Copy out every record below with complete accuracy.

---

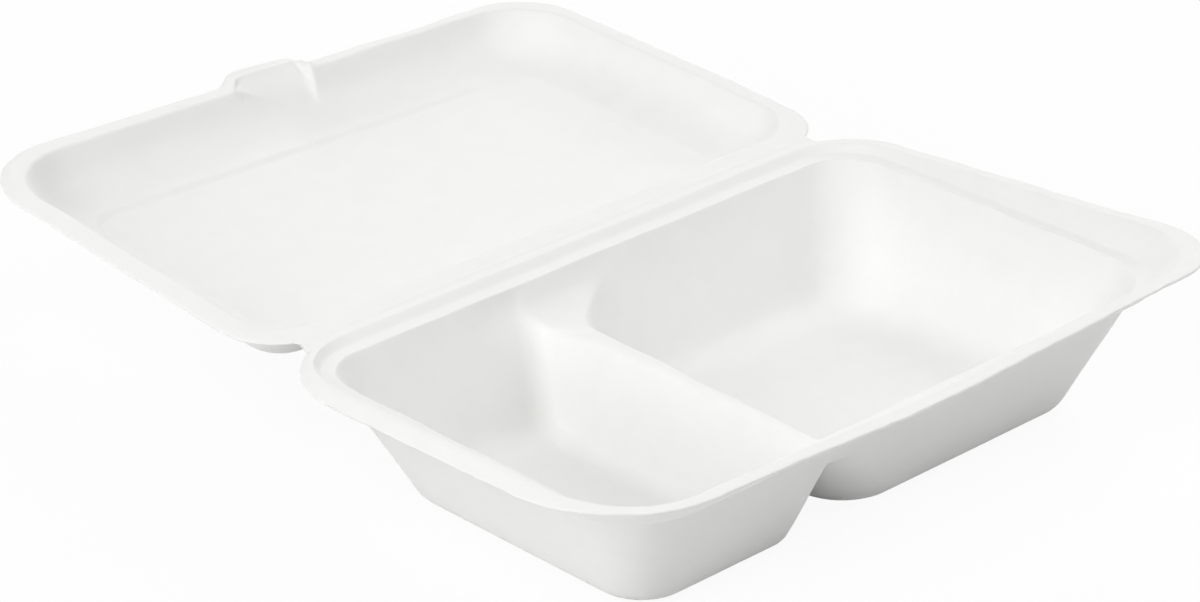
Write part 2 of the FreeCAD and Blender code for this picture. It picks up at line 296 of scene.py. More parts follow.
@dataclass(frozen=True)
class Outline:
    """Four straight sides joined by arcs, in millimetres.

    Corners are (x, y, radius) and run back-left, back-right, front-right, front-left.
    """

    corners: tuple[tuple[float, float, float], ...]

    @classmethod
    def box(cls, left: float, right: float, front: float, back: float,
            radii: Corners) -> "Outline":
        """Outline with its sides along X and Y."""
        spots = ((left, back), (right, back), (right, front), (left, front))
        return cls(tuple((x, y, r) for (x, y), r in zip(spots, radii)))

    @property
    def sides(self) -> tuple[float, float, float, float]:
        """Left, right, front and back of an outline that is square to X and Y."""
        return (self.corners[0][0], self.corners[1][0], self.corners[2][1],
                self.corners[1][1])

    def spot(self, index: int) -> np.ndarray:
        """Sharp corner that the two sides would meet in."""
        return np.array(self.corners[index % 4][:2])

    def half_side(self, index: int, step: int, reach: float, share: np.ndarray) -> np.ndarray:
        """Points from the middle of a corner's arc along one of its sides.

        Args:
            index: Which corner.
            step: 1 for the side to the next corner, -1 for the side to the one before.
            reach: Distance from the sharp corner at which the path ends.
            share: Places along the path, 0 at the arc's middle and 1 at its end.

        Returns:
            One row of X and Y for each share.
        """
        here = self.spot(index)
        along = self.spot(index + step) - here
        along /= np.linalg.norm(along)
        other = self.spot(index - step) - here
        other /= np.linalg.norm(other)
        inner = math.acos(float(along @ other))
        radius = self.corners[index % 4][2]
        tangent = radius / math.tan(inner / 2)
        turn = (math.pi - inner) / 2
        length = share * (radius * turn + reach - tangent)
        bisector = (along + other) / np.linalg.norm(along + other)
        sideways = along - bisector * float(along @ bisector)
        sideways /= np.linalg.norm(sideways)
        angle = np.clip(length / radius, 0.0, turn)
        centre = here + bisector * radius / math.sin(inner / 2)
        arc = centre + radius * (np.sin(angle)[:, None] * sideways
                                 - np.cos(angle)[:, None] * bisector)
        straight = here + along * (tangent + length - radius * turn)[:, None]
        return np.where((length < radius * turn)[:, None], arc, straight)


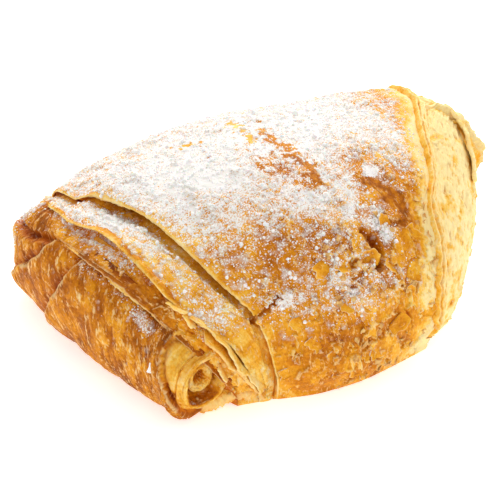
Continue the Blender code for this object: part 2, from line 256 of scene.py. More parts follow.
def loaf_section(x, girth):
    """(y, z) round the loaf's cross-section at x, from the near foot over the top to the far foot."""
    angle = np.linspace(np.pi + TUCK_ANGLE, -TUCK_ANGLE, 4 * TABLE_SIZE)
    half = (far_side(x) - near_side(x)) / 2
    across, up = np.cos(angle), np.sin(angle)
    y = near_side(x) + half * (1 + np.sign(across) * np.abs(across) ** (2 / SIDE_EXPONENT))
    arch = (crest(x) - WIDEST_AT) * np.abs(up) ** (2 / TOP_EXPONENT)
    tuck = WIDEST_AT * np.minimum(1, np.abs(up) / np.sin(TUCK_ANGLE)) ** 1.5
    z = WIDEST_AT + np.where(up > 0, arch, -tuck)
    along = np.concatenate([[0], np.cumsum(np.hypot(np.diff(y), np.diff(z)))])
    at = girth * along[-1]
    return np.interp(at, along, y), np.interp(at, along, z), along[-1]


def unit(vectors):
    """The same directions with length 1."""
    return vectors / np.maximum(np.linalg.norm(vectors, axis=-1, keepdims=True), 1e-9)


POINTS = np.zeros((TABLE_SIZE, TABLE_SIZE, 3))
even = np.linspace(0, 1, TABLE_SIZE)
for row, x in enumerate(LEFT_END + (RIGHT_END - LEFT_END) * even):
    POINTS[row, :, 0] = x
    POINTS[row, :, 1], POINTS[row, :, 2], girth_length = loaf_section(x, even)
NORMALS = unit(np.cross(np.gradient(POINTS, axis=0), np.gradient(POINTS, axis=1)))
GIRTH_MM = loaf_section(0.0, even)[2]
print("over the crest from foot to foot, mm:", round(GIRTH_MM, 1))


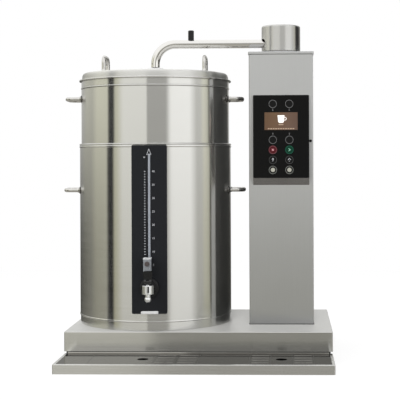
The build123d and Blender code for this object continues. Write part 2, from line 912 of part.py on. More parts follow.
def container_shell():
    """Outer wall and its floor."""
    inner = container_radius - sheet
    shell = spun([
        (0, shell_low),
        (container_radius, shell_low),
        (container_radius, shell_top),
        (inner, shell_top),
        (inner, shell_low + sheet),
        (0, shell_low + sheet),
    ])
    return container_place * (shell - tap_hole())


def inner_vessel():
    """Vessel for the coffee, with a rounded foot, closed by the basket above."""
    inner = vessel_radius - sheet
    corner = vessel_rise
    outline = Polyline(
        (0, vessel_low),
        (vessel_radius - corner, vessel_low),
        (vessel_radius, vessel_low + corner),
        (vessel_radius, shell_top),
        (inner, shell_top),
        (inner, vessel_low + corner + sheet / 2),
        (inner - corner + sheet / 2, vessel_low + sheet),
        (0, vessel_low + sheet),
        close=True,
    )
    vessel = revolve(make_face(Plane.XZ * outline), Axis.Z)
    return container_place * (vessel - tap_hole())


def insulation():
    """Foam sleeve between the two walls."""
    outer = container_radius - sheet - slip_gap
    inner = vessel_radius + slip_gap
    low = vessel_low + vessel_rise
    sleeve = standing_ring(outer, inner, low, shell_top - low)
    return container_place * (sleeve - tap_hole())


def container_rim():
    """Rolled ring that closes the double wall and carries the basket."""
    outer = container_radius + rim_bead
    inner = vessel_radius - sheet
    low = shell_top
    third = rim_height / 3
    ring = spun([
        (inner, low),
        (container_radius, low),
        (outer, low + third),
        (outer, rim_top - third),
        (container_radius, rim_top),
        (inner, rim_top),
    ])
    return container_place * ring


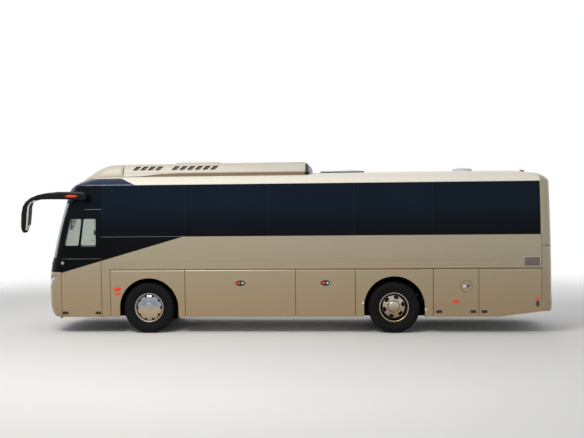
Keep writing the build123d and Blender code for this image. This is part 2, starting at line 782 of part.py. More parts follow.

---

> Exercise result:
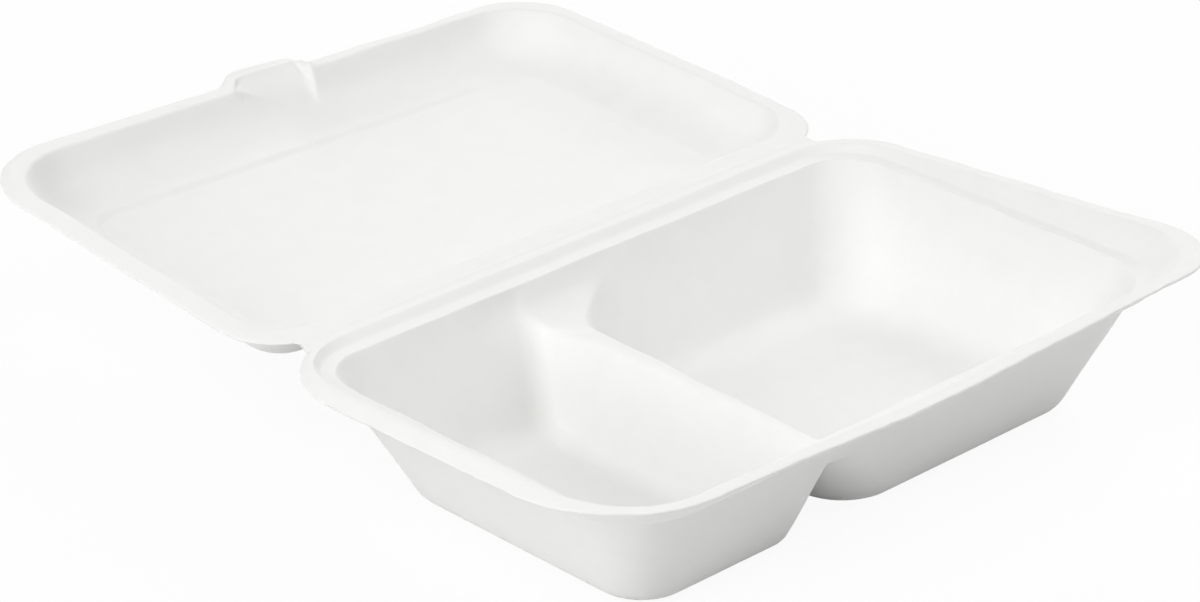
Write part 2 of the FreeCAD and Blender code for this picture. It picks up at line 296 of scene.py. More parts follow.
@dataclass(frozen=True)
class Outline:
    """Four straight sides joined by arcs, in millimetres.

    Corners are (x, y, radius) and run back-left, back-right, front-right, front-left.
    """

    corners: tuple[tuple[float, float, float], ...]

    @classmethod
    def box(cls, left: float, right: float, front: float, back: float,
            radii: Corners) -> "Outline":
        """Outline with its sides along X and Y."""
        spots = ((left, back), (right, back), (right, front), (left, front))
        return cls(tuple((x, y, r) for (x, y), r in zip(spots, radii)))

    @property
    def sides(self) -> tuple[float, float, float, float]:
        """Left, right, front and back of an outline that is square to X and Y."""
        return (self.corners[0][0], self.corners[1][0], self.corners[2][1],
                self.corners[1][1])

    def spot(self, index: int) -> np.ndarray:
        """Sharp corner that the two sides would meet in."""
        return np.array(self.corners[index % 4][:2])

    def half_side(self, index: int, step: int, reach: float, share: np.ndarray) -> np.ndarray:
        """Points from the middle of a corner's arc along one of its sides.

        Args:
            index: Which corner.
            step: 1 for the side to the next corner, -1 for the side to the one before.
            reach: Distance from the sharp corner at which the path ends.
            share: Places along the path, 0 at the arc's middle and 1 at its end.

        Returns:
            One row of X and Y for each share.
        """
        here = self.spot(index)
        along = self.spot(index + step) - here
        along /= np.linalg.norm(along)
        other = self.spot(index - step) - here
        other /= np.linalg.norm(other)
        inner = math.acos(float(along @ other))
        radius = self.corners[index % 4][2]
        tangent = radius / math.tan(inner / 2)
        turn = (math.pi - inner) / 2
        length = share * (radius * turn + reach - tangent)
        bisector = (along + other) / np.linalg.norm(along + other)
        sideways = along - bisector * float(along @ bisector)
        sideways /= np.linalg.norm(sideways)
        angle = np.clip(length / radius, 0.0, turn)
        centre = here + bisector * radius / math.sin(inner / 2)
        arc = centre + radius * (np.sin(angle)[:, None] * sideways
                                 - np.cos(angle)[:, None] * bisector)
        straight = here + along * (tangent + length - radius * turn)[:, None]
        return np.where((length < radius * turn)[:, None], arc, straight)


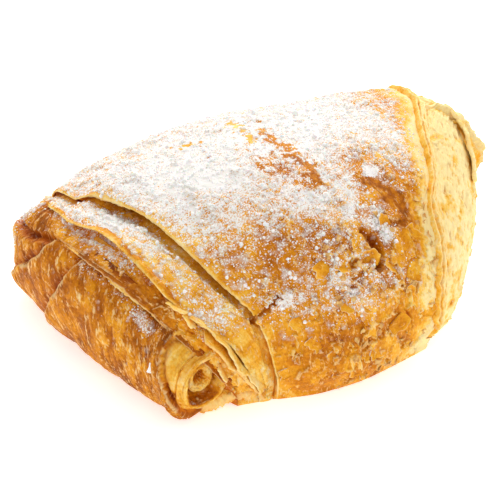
Continue the Blender code for this object: part 2, from line 256 of scene.py. More parts follow.
def loaf_section(x, girth):
    """(y, z) round the loaf's cross-section at x, from the near foot over the top to the far foot."""
    angle = np.linspace(np.pi + TUCK_ANGLE, -TUCK_ANGLE, 4 * TABLE_SIZE)
    half = (far_side(x) - near_side(x)) / 2
    across, up = np.cos(angle), np.sin(angle)
    y = near_side(x) + half * (1 + np.sign(across) * np.abs(across) ** (2 / SIDE_EXPONENT))
    arch = (crest(x) - WIDEST_AT) * np.abs(up) ** (2 / TOP_EXPONENT)
    tuck = WIDEST_AT * np.minimum(1, np.abs(up) / np.sin(TUCK_ANGLE)) ** 1.5
    z = WIDEST_AT + np.where(up > 0, arch, -tuck)
    along = np.concatenate([[0], np.cumsum(np.hypot(np.diff(y), np.diff(z)))])
    at = girth * along[-1]
    return np.interp(at, along, y), np.interp(at, along, z), along[-1]


def unit(vectors):
    """The same directions with length 1."""
    return vectors / np.maximum(np.linalg.norm(vectors, axis=-1, keepdims=True), 1e-9)


POINTS = np.zeros((TABLE_SIZE, TABLE_SIZE, 3))
even = np.linspace(0, 1, TABLE_SIZE)
for row, x in enumerate(LEFT_END + (RIGHT_END - LEFT_END) * even):
    POINTS[row, :, 0] = x
    POINTS[row, :, 1], POINTS[row, :, 2], girth_length = loaf_section(x, even)
NORMALS = unit(np.cross(np.gradient(POINTS, axis=0), np.gradient(POINTS, axis=1)))
GIRTH_MM = loaf_section(0.0, even)[2]
print("over the crest from foot to foot, mm:", round(GIRTH_MM, 1))


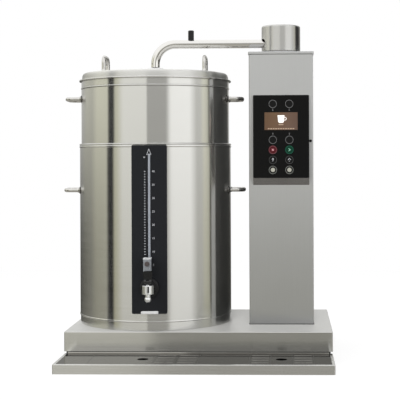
The build123d and Blender code for this object continues. Write part 2, from line 912 of part.py on. More parts follow.
def container_shell():
    """Outer wall and its floor."""
    inner = container_radius - sheet
    shell = spun([
        (0, shell_low),
        (container_radius, shell_low),
        (container_radius, shell_top),
        (inner, shell_top),
        (inner, shell_low + sheet),
        (0, shell_low + sheet),
    ])
    return container_place * (shell - tap_hole())


def inner_vessel():
    """Vessel for the coffee, with a rounded foot, closed by the basket above."""
    inner = vessel_radius - sheet
    corner = vessel_rise
    outline = Polyline(
        (0, vessel_low),
        (vessel_radius - corner, vessel_low),
        (vessel_radius, vessel_low + corner),
        (vessel_radius, shell_top),
        (inner, shell_top),
        (inner, vessel_low + corner + sheet / 2),
        (inner - corner + sheet / 2, vessel_low + sheet),
        (0, vessel_low + sheet),
        close=True,
    )
    vessel = revolve(make_face(Plane.XZ * outline), Axis.Z)
    return container_place * (vessel - tap_hole())


def insulation():
    """Foam sleeve between the two walls."""
    outer = container_radius - sheet - slip_gap
    inner = vessel_radius + slip_gap
    low = vessel_low + vessel_rise
    sleeve = standing_ring(outer, inner, low, shell_top - low)
    return container_place * (sleeve - tap_hole())


def container_rim():
    """Rolled ring that closes the double wall and carries the basket."""
    outer = container_radius + rim_bead
    inner = vessel_radius - sheet
    low = shell_top
    third = rim_height / 3
    ring = spun([
        (inner, low),
        (container_radius, low),
        (outer, low + third),
        (outer, rim_top - third),
        (container_radius, rim_top),
        (inner, rim_top),
    ])
    return container_place * ring


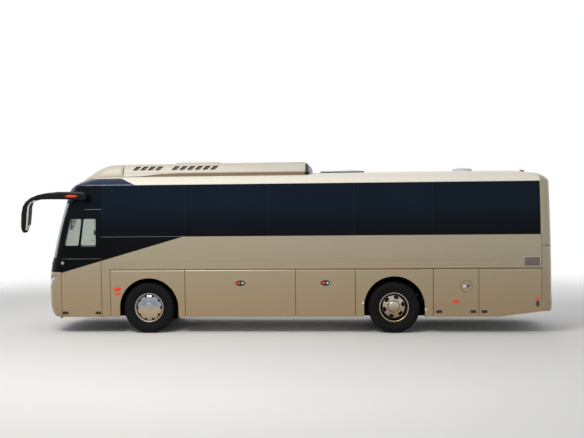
Keep writing the build123d and Blender code for this image. This is part 2, starting at line 782 of part.py. More parts follow.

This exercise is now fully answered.